Metagames are very situational, though. The international metagame can be different from the national metagame and even the local metagame. Maybe "everyone" knows that Grey Knights are the best Warhammer army (either mathetmatically or because, on average, they win more tournaments) but if the best guy who plays in your Glasgow club has a killer Necron force, then the metagame at your club will revolve around dealing with the Necrons. As long as no-one buys into Grey Knights or plays them very well, the fact is mostly irrelevant. If no-one likes my Blue/White Statis deck then they may design decks specifically to defeat mine which do very well - but in a strange rock/paper/scissors, the next best deck will be the one that beats those, and so on as the metagame cycles through. If no-one ever plays a Blue/White Stasis deck this cycle never commences.
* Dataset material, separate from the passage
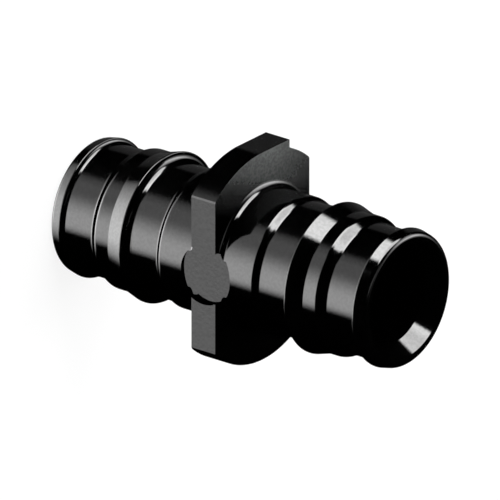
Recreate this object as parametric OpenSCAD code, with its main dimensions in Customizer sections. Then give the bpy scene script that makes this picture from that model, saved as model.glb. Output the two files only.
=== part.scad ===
// Plastic coupling that joins two tubes of the same size by cold expansion.
// One moulded piece: two equal barbed spigots on a stop flange, with a bore right through.
// +Z runs along the bore, +Y points at the flange's flat-topped tab, and the gate recess is on -X.
// The origin is the centre of the flange on the bore's axis. All sizes are in millimetres.

/* [Bore] */
// Diameter of the straight bore
bore_d = 9; // [8.4:0.1:9.8]
// Diameter of the conical mouth at each end face
mouth_d = 11.85; // [11.4:0.05:11.9]
// Depth of the conical mouth
mouth_l = 1.425; // [1:0.025:1.6]
// Radius that rounds the mouth's edge on the end face
mouth_round_r = 0.25; // [0.1:0.05:0.25]

/* [Flange] */
// Diameter of the stop flange
flange_d = 21.1; // [20.4:0.1:22]
// Thickness of the stop flange
flange_t = 2.85; // [2.4:0.05:3.4]
// Distance across the two flats of the flange
flats_w = 14.3; // [14.1:0.1:15]
// Length of the tab's flat top, from the middle of the flange
tab_l = 4.15; // [3.4:0.05:4.8]
// Width of the bevel that breaks each corner between a flat and the flange's circle
bevel_w = 0.2; // [0.1:0.05:0.4]
// Radius of the root fillet between the flange and each collar
root_r = 0.65; // [0.4:0.05:0.7]

/* [Gate recess] */
// Diameter of the round recess in the flat on -X
recess_d = 5.85; // [5:0.05:6.4]
// Depth of the round recess below the flat
recess_h = 0.55; // [0.3:0.05:0.8]

/* [Collar and neck] */
// Diameter of the collar beside the flange
collar_d = 13.7; // [13.4:0.05:13.9]
// Length of the collar, from the flange's face
collar_l = 4.15; // [3:0.05:5]
// Length of the sloped step from the collar down to the neck
neck_step_l = 0.5; // [0.4:0.05:0.8]
// Diameter of the neck behind the barb
neck_d = 13; // [12.7:0.05:13.1]
// Length of the neck
neck_l = 3.7; // [2.5:0.05:4.5]
// Radius of the fillet between the neck and the barb's back face
barb_root_r = 0.6; // [0.3:0.05:0.6]

/* [Barb] */
// Diameter of the barb's crest
barb_d = 14.75; // [14.6:0.05:15]
// Length of the crest on the barb and on the end bead
crest_l = 0.15; // [0.15:0.05:0.3]
// Length of the barb's lead-in cone
lead_l = 1.75; // [1.2:0.05:2.5]
// Diameter of the land in front of the barb
land_d = 13.75; // [13.4:0.05:14]
// Length of the land in front of the barb
land_l = 1.55; // [1:0.05:2]

/* [Groove and end bead] */
// Length of the sloped step from the land down to the groove
groove_step_l = 0.8; // [0.6:0.05:1.2]
// Diameter of the groove
groove_d = 12.65; // [12.4:0.05:12.7]
// Length of the groove
groove_l = 3.45; // [2.5:0.05:4.5]
// Radius of the fillet between the groove and the bead's back face
bead_root_r = 0.35; // [0.15:0.05:0.35]
// Diameter of the end bead
bead_d = 13.6; // [13.6:0.05:13.9]
// Length of the cone from the bead to the end face
tip_l = 1.175; // [0.8:0.025:1.6]
// Diameter of the end face's outer edge, before it is rounded
rim_d = 13.1; // [13:0.05:13.3]
// Radius that rounds the end face's outer edge
rim_round_r = 0.5; // [0.3:0.05:0.5]

/* [Hidden] */
$fn = 96;

// Radius that rounds both ends of each sloped step
step_r = 0.62;
// Radius that breaks the barb's edge
edge_r = 0.1;
// Overshoot of the cutting bodies past a face
over = 1;

// Heights along the axis at which each stretch of a spigot starts
z_face = flange_t / 2;
z_step = z_face + collar_l;
z_neck = z_step + neck_step_l;
z_barb = z_neck + neck_l;
z_lead = z_barb + crest_l;
z_land = z_lead + lead_l;
z_drop = z_land + land_l;
z_groove = z_drop + groove_step_l;
z_bead = z_groove + groove_l;
z_tip = z_bead + crest_l;
z_end = z_tip + tip_l;

// Corners of a spigot's outside from the flange to the bore: [radius, height, rounding, chords]
corners = [
    [flange_d / 2, z_face, 0, 0],
    [collar_d / 2, z_face, root_r, 3],
    [collar_d / 2, z_step, step_r, 1],
    [neck_d / 2, z_neck, step_r, 1],
    [neck_d / 2, z_barb, barb_root_r, 3],
    [barb_d / 2, z_barb, edge_r, 1],
    [barb_d / 2, z_lead, 0, 0],
    [land_d / 2, z_land, 0, 0],
    [land_d / 2, z_drop, step_r, 1],
    [groove_d / 2, z_groove, step_r, 1],
    [groove_d / 2, z_bead, bead_root_r, 2],
    [bead_d / 2, z_bead, 0, 0],
    [bead_d / 2, z_tip, 0, 0],
    [rim_d / 2, z_end, rim_round_r, 2],
    [bore_d / 2, z_end, 0, 0]
];

function at(i) = [corners[i][0], corners[i][1]];
function unit(v) = v / norm(v);
function side(a, b) = a[0] * b[1] - a[1] * b[0];

// Points of the arc of radius r, in n chords, that rounds the corner b between a and c
function rounded(a, b, c, r, n) =
    let (u = unit(a - b))
    let (w = unit(c - b))
    let (half = acos(u * w) / 2)
    let (mid = b + unit(u + w) * r / sin(half))
    let (start = b + u * r / tan(half) - mid)
    let (first = atan2(start[1], start[0]))
    let (turn = (180 - 2 * half) * (side(u, w) > 0 ? -1 : 1))
    [for (i = [0:n]) mid + r * [cos(first + turn * i / n), sin(first + turn * i / n)]];

// Outside of a spigot with its corners rounded, from the flange's face to the end face
outline = [
    for (i = [1:len(corners) - 2])
        each (corners[i][2] == 0
            ? [at(i)]
            : rounded(at(i - 1), at(i), at(i + 1), corners[i][2], corners[i][3]))
];

// One spigot as a solid bar, from the middle of the flange to its end face
module spigot() {
    rotate_extrude()
        polygon(concat([[0, 0], [collar_d / 2 + root_r, 0]], outline, [[0, z_end]]));
}

// Direction of the corner between a flat and the flange's circle, seen from the axis
corner_a = acos(flats_w / flange_d);
// Height on the flange's circle at which the side of the tab ends
tab_h = sqrt(pow(flange_d / 2, 2) - pow(tab_l, 2));

// Outline of the flange before its flats: a circle with the tab, and the four corner bevels
module flange_outline() {
    reach = flange_d / 2 * cos(corner_a / 2) - bevel_w / 2 * tan(corner_a / 2);
    difference() {
        union() {
            circle(d = flange_d);
            translate([0, tab_h - over])
                square([tab_l, flange_d / 2 - tab_h + over]);
        }
        for (mx = [0, 1], my = [0, 1])
            mirror([mx, 0])
                mirror([0, my])
                    rotate(corner_a / 2)
                        translate([reach, -flange_d / 4])
                            square([flange_d / 4, flange_d / 2]);
    }
}

module flange() {
    translate([0, 0, -z_face])
        linear_extrude(flange_t)
            flange_outline();
}

// The two flats, which also trim the root fillets where those pass them
module flats() {
    for (s = [-1, 1])
        translate([s * (flats_w / 2 + flange_d / 4), 0, 0])
            cube([flange_d / 2, flange_d + 2 * over, flange_t + 2 * root_r], center = true);
}

// Height at which the straight bore meets the conical mouth
z_mouth = z_end - mouth_l;
// Rounded edge of the mouth, from its cone to the end face
lip = rounded([bore_d / 2, z_mouth], [mouth_d / 2, z_end], [rim_d / 2, z_end], mouth_round_r, 1);
// One half of the bore's outline, from the middle past the end face
bore_half = concat([[bore_d / 2, z_mouth]], lip, [[lip[1][0], z_end + over]]);

// Bore with a conical mouth and a rounded mouth edge at each end
module bore() {
    last = len(bore_half) - 1;
    rotate_extrude()
        polygon(concat(
            [[0, -z_end - over]],
            [for (i = [last:-1:0]) [bore_half[i][0], -bore_half[i][1]]],
            bore_half,
            [[0, z_end + over]]
        ));
}

// Round recess in the flat on -X, as wide as it needs to cut into both collars
module gate_recess() {
    translate([-flats_w / 2 - over, 0, 0])
        rotate([0, 90, 0])
            cylinder(d = recess_d, h = recess_h + over);
}

module coupling() {
    color([0.03, 0.03, 0.035])
        difference() {
            union() {
                spigot();
                mirror([0, 0, 1])
                    spigot();
                flange();
            }
            flats();
            bore();
            gate_recess();
        }
}

coupling();
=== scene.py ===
"""A moulded plastic coupling for cold-expansion tube, dressed for its picture."""

import logging
import math
from dataclasses import dataclass, field
from enum import Enum
from typing import Any, Sequence

import bpy
import numpy as np
from mathutils import Matrix, Vector


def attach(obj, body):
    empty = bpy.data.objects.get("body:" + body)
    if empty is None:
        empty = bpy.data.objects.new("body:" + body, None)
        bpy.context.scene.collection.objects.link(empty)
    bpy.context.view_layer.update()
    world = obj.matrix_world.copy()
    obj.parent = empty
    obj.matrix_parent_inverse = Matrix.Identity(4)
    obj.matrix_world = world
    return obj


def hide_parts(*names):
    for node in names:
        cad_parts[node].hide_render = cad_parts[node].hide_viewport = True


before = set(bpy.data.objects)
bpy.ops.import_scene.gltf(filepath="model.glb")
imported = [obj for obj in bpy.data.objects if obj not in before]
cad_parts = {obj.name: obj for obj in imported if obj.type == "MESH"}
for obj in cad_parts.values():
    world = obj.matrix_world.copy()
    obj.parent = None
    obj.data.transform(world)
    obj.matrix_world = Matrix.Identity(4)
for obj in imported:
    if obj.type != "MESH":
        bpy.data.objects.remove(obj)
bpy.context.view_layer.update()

MM = 0.001
LOG = logging.getLogger("coupling")

Point = tuple[float, float]
Triple = tuple[float, float, float]
Colour = Triple | bpy.types.NodeSocket

WHITE = (1.0, 1.0, 1.0, 1.0)
# Keeps a division off zero
TINY = 1e-9
# Two outline points closer than this, in millimetres, are one
SAME_SPOT = 1e-4

# How far, in millimetres, a face may lie off a plane, an edge, the recess's wall, the
# collar or the flange's circle and still be taken as part of it
PLANE_GAP = 2e-3
EDGE_GAP = 1e-3
WALL_GAP = 5e-3
COLLAR_GAP = 0.1
CIRCLE_GAP = 0.02
# Parts of a unit normal: straight at a flat, square to it, and level with the flange's faces
FACING = 0.999
SIDEWAYS = 0.02
LEVEL = 0.9999
# Largest angle, in radians, between a face on the flange's circle and the circle
CIRCLE_LEAN = 0.05
# Millimetres of distance that a face's lean counts for when its stretch is picked
LEAN_COST = 0.2
# A true normal that agrees with its face less than this is left flat
MOST_BEND = 0.75


class Term:
    """A shader socket that arithmetic can be written on."""

    def __init__(self, graph: "Graph", socket: bpy.types.NodeSocket) -> None:
        """Keeps the socket and the graph that its Math nodes go into."""
        self.graph = graph
        self.socket = socket

    def __add__(self, other: "Term | float") -> "Term":
        """Returns this value plus another."""
        return self.graph.math("ADD", self, other)

    def __radd__(self, other: float) -> "Term":
        """Returns a number plus this value."""
        return self.graph.math("ADD", other, self)

    def __sub__(self, other: "Term | float") -> "Term":
        """Returns this value minus another."""
        return self.graph.math("SUBTRACT", self, other)

    def __rsub__(self, other: float) -> "Term":
        """Returns a number minus this value."""
        return self.graph.math("SUBTRACT", other, self)

    def __mul__(self, other: "Term | float") -> "Term":
        """Returns this value times another."""
        return self.graph.math("MULTIPLY", self, other)

    def __rmul__(self, other: float) -> "Term":
        """Returns a number times this value."""
        return self.graph.math("MULTIPLY", other, self)

    def __truediv__(self, other: "Term | float") -> "Term":
        """Returns this value divided by another."""
        return self.graph.math("DIVIDE", self, other)

    def __rtruediv__(self, other: float) -> "Term":
        """Returns a number divided by this value."""
        return self.graph.math("DIVIDE", other, self)

    def __neg__(self) -> "Term":
        """Returns this value with its sign turned."""
        return self.graph.math("MULTIPLY", self, -1.0)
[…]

The biggest difference might be between casual and tournament play. In Magic in particular, back when I played more frequently the tournament game was NOTHING like the pick-up games we had in Jims Bar - a tournament game would be over in five turns max, whereas casual games could go on much longer, and cards which were difficult to play and set up in short times did not appear in tournament deck. These games often have a storytelling aspect - whether Noise Marines are good or not in the different editions of 40K hasn't really mattered, I've played them because I like the fluff. I mean, hell, I made a Magic deck based around Mr T! That it did OK in casual play was irrelevant, as was the fact a tournament deck would gub it - it was designed for fun. (And I kinda have the urge now to play it again.)
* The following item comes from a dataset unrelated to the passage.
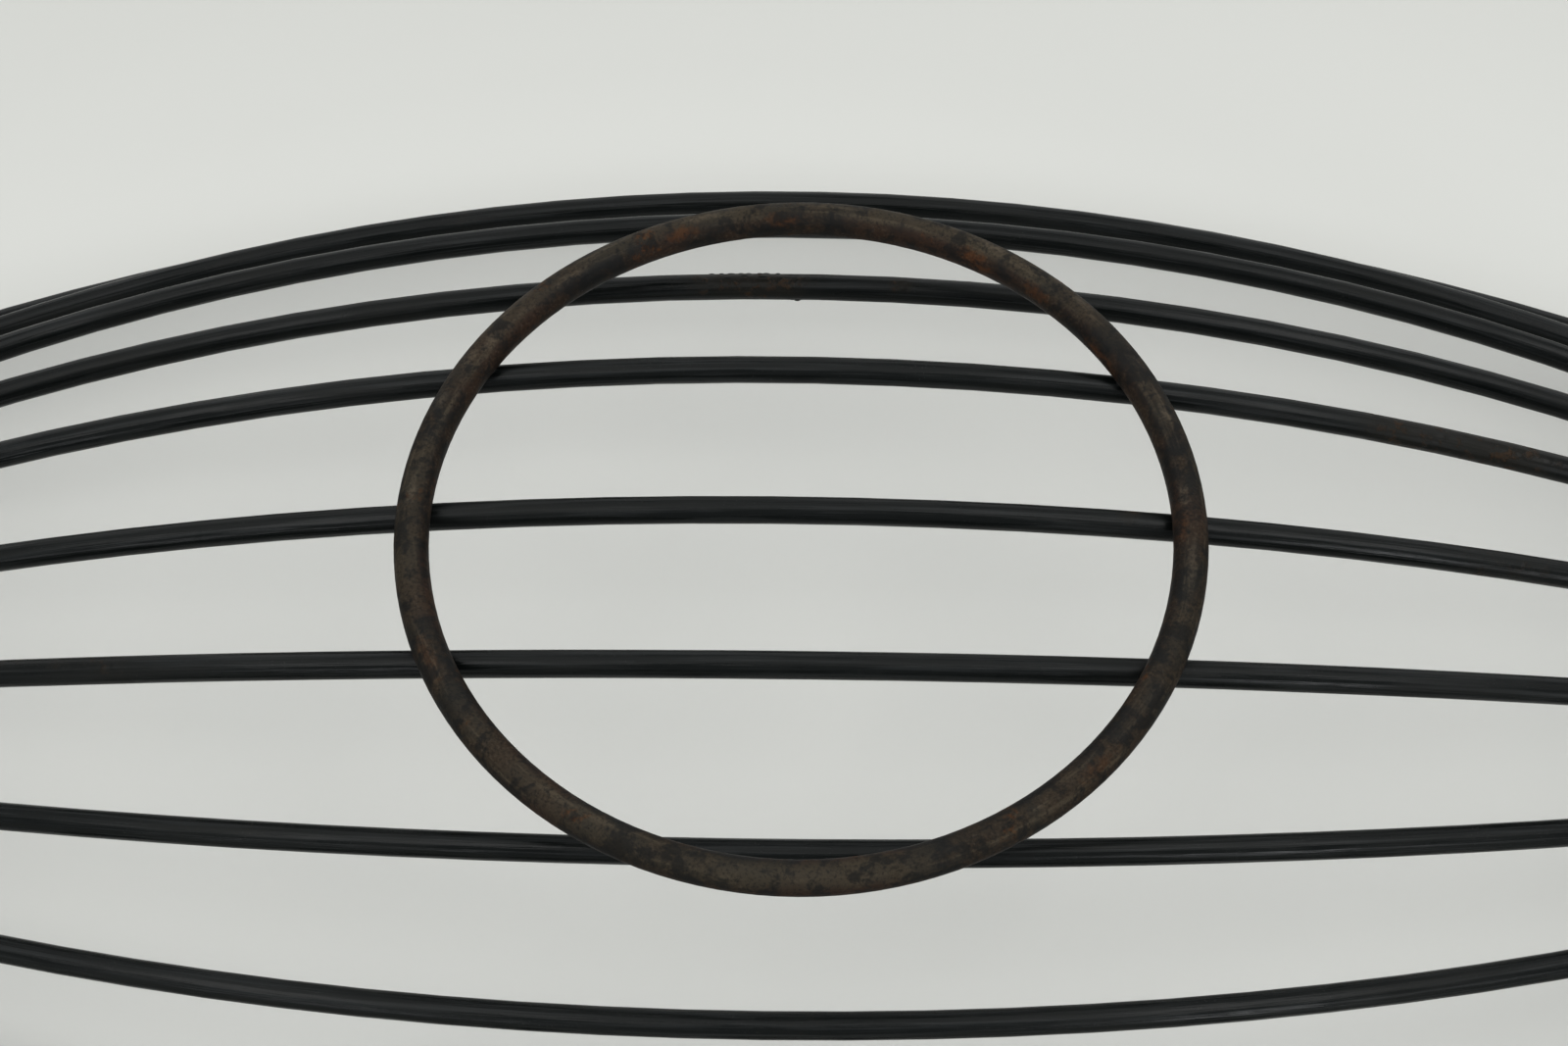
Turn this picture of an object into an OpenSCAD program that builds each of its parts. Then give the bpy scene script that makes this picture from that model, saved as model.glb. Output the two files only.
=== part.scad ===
// Boat-shaped open wire frame, drawn upside down, the way it stands most
// steadily: the long oval rim lies on the table, nine lengthwise ribs bow
// over it and gather towards the two tips, and the round foot ring is welded
// across the top of the three middle ribs.
// Millimetres. +Z is up, +X runs along the ribs, the origin is the middle of
// the oval rim on the table plane.

/* [Wire] */
// diameter of the nine rib wires
rib_wire = 4; // [3:0.1:5]
// diameter of the rim wire
rim_wire = 4; // [3:0.1:6]
// diameter of the heavier foot ring wire
ring_wire = 5; // [4:0.1:7]
// how deep one wire is pressed into the next at a weld
set_down = 0.25; // [0.1:0.05:0.4]

/* [Rim] */
// length of the rim oval, measured on the wire centreline
rim_length = 411; // [390:1:440]
// width of the rim oval, measured on the wire centreline
rim_width = 195; // [180:1:215]
// bend radius of the two rounded tips
tip_radius = 61.5; // [45:0.5:65]

/* [Foot ring] */
// diameter of the foot ring, measured on the wire centreline
ring_dia = 111; // [90:1:125]
// height of the foot ring wire centre above the table
ring_height = 57; // [50:1:70]
// distance the ring was welded off the middle along the ribs
ring_shift_x = 4.2; // [-8:0.1:8]
// distance the ring was welded off the middle across the ribs
ring_shift_y = -3.5; // [-6:0.1:6]

/* [Ribs at mid length] */
// sideways distance of the first pair of ribs from the centre rib
pair_1_y = 25.3; // [22:0.1:28]
// sideways distance of the second pair
pair_2_y = 49; // [45:0.1:52]
// sideways distance of the third pair
pair_3_y = 69.8; // [66:0.1:73]
// sideways distance of the outer pair
pair_4_y = 85.3; // [82:0.1:88]
// height of the second pair, as a share of the centre rib height
pair_2_rise = 0.79; // [0.74:0.01:0.84]
// height of the third pair, as a share of the centre rib height
pair_3_rise = 0.59; // [0.54:0.01:0.64]
// height of the outer pair, as a share of the centre rib height
pair_4_rise = 0.345; // [0.3:0.005:0.38]

/* [Rib ends] */
// spacing of the rib ends where they land side by side on the rim tip
end_pitch = 6.2; // [5.8:0.1:7.4]
// how far each rib end runs on past the rim wire
end_overrun = 2; // [1:0.5:4]

/* [View] */

/* [Hidden] */
$fn = 96;
a = rim_length/2;
b = rim_width/2;
// radius of the long sides, tangent to the tip bends
side_radius = ((a - tip_radius)*(a - tip_radius) + b*b - tip_radius*tip_radius)
              /(2*(b - tip_radius));
tip_x = a - tip_radius;
side_y = side_radius - b;
rim_z = rim_wire/2;

// contact distance between two crossing wire centres
lap_ring = (ring_wire + rib_wire)/2 - set_down;
lap_rim = (rim_wire + rib_wire)/2 - set_down;

// where each rib meets the rim centreline, seen from above
function end_y(i) = end_pitch*i + 0.2*i*i;
function end_x(i) = tip_x + sqrt(tip_radius*tip_radius - end_y(i)*end_y(i));

// rib arc through its mid point and its two landing points
function arc_rise(y, z, i, e) = norm([y - end_y(i), z - e]);
function arc_radius(s, i) = (end_x(i)*end_x(i) + s*s)/(2*s);
function arc_half(s, i) = 2*atan(s/end_x(i));
// direction of the rib at its landing point
function land_dir(y, z, i, e) =
    let (s = arc_rise(y, z, i, e), h = arc_half(s, i))
    [cos(h), -sin(h)*(y - end_y(i))/s, -sin(h)*(z - e)/s];
// height of the rib centre over the rim centre so that the wires just meet
function land_step(y, z, i, e) =
    let (d = land_dir(y, z, i, e),
         n = end_y(i)/tip_radius,
         t = [-n, sqrt(1 - n*n), 0],
         c = cross(d, t))
    rim_z + lap_rim*norm(c)/abs(c[2]);
function land_z(y, z, i) =
    land_step(y, z, i, land_step(y, z, i, rim_z + 1.1*lap_rim));

// ribs under the ring: mid height such that they meet the ring at the crossing
ring_r = ring_dia/2;
function ring_cross(y) = sqrt(ring_r*ring_r - y*y);
function mid_step(y, i, z) =
    let (e = land_z(y, z, i), s = arc_rise(y, z, i, e),
         r = arc_radius(s, i), x = ring_cross(norm([y, ring_shift_y])))
    ring_height - lap_ring + (r - sqrt(r*r - x*x))*(z - e)/s;
function mid_z(y, i) = mid_step(y, i, mid_step(y, i, ring_height - lap_ring + 3));

z0 = mid_z(0, 0);
z1 = mid_z(pair_1_y, 1);
rise_y = [0, pair_1_y, pair_2_y, pair_3_y, pair_4_y];
rise_z = [z0, z1, pair_2_rise*z0, pair_3_rise*z0, pair_4_rise*z0];

// the ring lies flat on ribs that fall away from the middle, so welding it
// off centre leans it: along the ribs by lean_x, across them by lean_y
keel_radius = arc_radius(arc_rise(0, z0, 0, land_z(0, z0, 0)), 0);
lean_x = asin(ring_shift_x/keel_radius);
function pair_1_fall(x) =
    let (e = land_z(pair_1_y, z1, 1), s = arc_rise(pair_1_y, z1, 1, e),
         r = arc_radius(s, 1))
    (r - sqrt(r*r - x*x))*(z1 - e)/s;
lean_y = asin((pair_1_fall(ring_cross(pair_1_y + ring_shift_y))
             - pair_1_fall(ring_cross(pair_1_y - ring_shift_y)))/(2*pair_1_y));

black = [0.13, 0.14, 0.14];
rust = [0.22, 0.16, 0.13];

// a bent round bar: radius r, from angle a0 over sweep degrees
module bent_bar(r, wire, a0, sweep) {
    rotate([0, 0, a0])
        rotate_extrude(angle = sweep)
            translate([r, 0]) circle(d = wire);
}

// the foot ring, one closed hoop of heavier bare wire
module foot_ring() {
    color(rust)
        translate([ring_shift_x, ring_shift_y, ring_height])
            rotate([lean_y, lean_x, 0])
                rotate_extrude() translate([ring_r, 0]) circle(d = ring_wire);
}

// the part of a flat hoop that lies inside a wedge seen from above; p is the
// wedge's point and q, s are the ends of its two sides
module rim_arc(r, centre, p, q, s) {
    intersection() {
        translate([centre[0], centre[1], rim_z])
            rotate_extrude() translate([r, 0]) circle(d = rim_wire);
        translate([0, 0, -1])
            linear_extrude(rim_wire + 2) polygon([p, q, s]);
    }
}

// the rim, one closed oval hoop bent from four arcs that meet tangentially
// on the line through the centres of a tip and a side
module rim() {
    color(black) {
        for (m = [0, 1]) mirror([m, 0, 0])
            rim_arc(tip_radius, [tip_x, 0],
                    [tip_x, 0], [2*tip_x, -side_y], [2*tip_x, side_y]);
        for (m = [0, 1]) mirror([0, m, 0])
            rim_arc(side_radius, [0, -side_y],
                    [0, -side_y], [2*tip_x, side_y], [-2*tip_x, side_y]);
    }
}

// one lengthwise rib, pair i, side +1 far or -1 near
module rib(i, side) {
    y = rise_y[i];
    z = rise_z[i];
    e = land_z(y, z, i);
    s = arc_rise(y, z, i, e);
    r = arc_radius(s, i);
    half = arc_half(s, i) + end_overrun/r*180/PI;
    lean = atan2(z - e, y - end_y(i));
    color(black)
        mirror([0, side < 0 ? 1 : 0, 0])
            translate([0, y - r*cos(lean), z - r*sin(lean)])
                rotate([lean, 0, 0])
                    bent_bar(r, rib_wire, 90 - half, 2*half);
}

module rib_centre() { rib(0, 1); }
module rib_far_1() { rib(1, 1); }
module rib_far_2() { rib(2, 1); }
module rib_far_3() { rib(3, 1); }
module rib_far_4() { rib(4, 1); }
module rib_near_1() { rib(1, -1); }
module rib_near_2() { rib(2, -1); }
module rib_near_3() { rib(3, -1); }
module rib_near_4() { rib(4, -1); }

foot_ring();
rim();
rib_centre();
rib_far_1();
rib_far_2();
rib_far_3();
rib_far_4();
rib_near_1();
rib_near_2();
rib_near_3();
rib_near_4();
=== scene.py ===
import math

import bpy
import numpy as np
from mathutils import Matrix, Vector


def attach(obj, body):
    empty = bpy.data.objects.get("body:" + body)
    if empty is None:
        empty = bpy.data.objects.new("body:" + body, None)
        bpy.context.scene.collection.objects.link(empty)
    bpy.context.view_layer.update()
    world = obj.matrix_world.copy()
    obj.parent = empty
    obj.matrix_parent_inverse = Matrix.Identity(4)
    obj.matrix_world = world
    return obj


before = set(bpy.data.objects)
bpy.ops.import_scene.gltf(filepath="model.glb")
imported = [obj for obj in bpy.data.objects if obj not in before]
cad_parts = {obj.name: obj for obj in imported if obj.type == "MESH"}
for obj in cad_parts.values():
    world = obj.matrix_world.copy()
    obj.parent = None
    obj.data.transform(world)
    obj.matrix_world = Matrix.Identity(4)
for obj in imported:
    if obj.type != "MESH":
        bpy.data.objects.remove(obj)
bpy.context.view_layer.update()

scene = bpy.context.scene

# ---------------------------------------------------------------- node helpers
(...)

There is nothing more frustrating in all God's green earth than a casual gamer stuck playing someone so indoctrinated into the metagame and the tournament scene that they can't fathom people playing any other way. Not only are "tactic" reccomendations and lectures from the serious player often unwanted, neither side ends up habving fun because they ar elooking for vastly different things. The serious player will feel bored because he isn't being challenged; the casual player will feel like he's wasting his time in an unwinnable fight. The tournament rules and metagame are so different that, in a way, both people are playing different games - I still struggle to imagine how Rob plays Smash Bros without items on or with about half the stages removed for "balance" reasons, whereas he finds the game I play so random as to be an exercise in dice-throwing who wins. Curiously, this sometimes has the effect of penalising the tournament player - played at casual level, the setup is so different from a standard tournament that "serious" players get gubbed because everything they know is irrelevant.

Alas, a stagnant metagame can kill a game, turning from Rock/Paper/Scissors into Rock/Shit. Magic has different tournament types with different banned/restricted lists for different audiences becuasea totally freeform set of deck-building would be a disaster area - sealed deck/draft seemingly being quite popular at GUGS these days in a way it never was when I were a lad, perhaps because it appeals more to the people playing these days. On the flip side, Charles has expressed no real urge to keep playing 40K because his Ork army has been made even more low-tier with the release of 6th ed to the point where he really struggles to get anything done on the tabletop as the game stands right now - the release of new army lists and rules editions since his army book came out five years ago.